AD: What is ‘Govcom.org’, and who are you?

RR: The name relates to several projects we did (myself, Noortje Marres and some students at the university of Amsterdam in the department of Science Dynamics and the Royal College of Art in London) in 1998 and 1999.
The first project started because I was asked by the International Herald Tribune to write a newspaper article on climate change. This was 1997. I, like many people do, went to a search engine, typed in ‘climate change’ and hit return. I was going through the various returns, ‘surfing’ if you will, and I noticed that a lot of the organisations that I came across made hyperlinks to other organizations, but not all organisations linked to all other organisations. The hyperlinking was in some sense selective. What I ultimately noticed is that some organisations received more links than other organisations.

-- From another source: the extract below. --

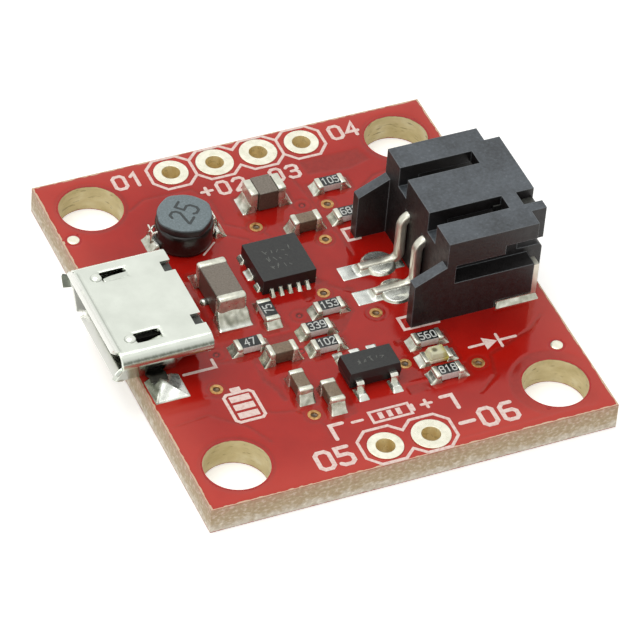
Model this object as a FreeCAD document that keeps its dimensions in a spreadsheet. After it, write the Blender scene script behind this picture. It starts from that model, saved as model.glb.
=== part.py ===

So, we started manually, with a chalk board and coloured chalk, drawing little circles signifying the sites of the organisations involved in climate change and lines between them signifying hyperlinks. What we noticed was that there was something that we eventually called ‘the politics of association’ on display. That is, some organisations linked to others for particular reasons.
We thought that hyperlinks at the time, if you take a large sample of them, might signify the reputation of an organisation. The organisations that get the most links from other organisations working in the same area, one would imagine could have more authority or a higher reputation than the other organisations. In fact the hyperlinks, we thought, displayed some kind of reputation distribution. First of all they showed a politics of association, and on the other hand a sort of reputation distribution.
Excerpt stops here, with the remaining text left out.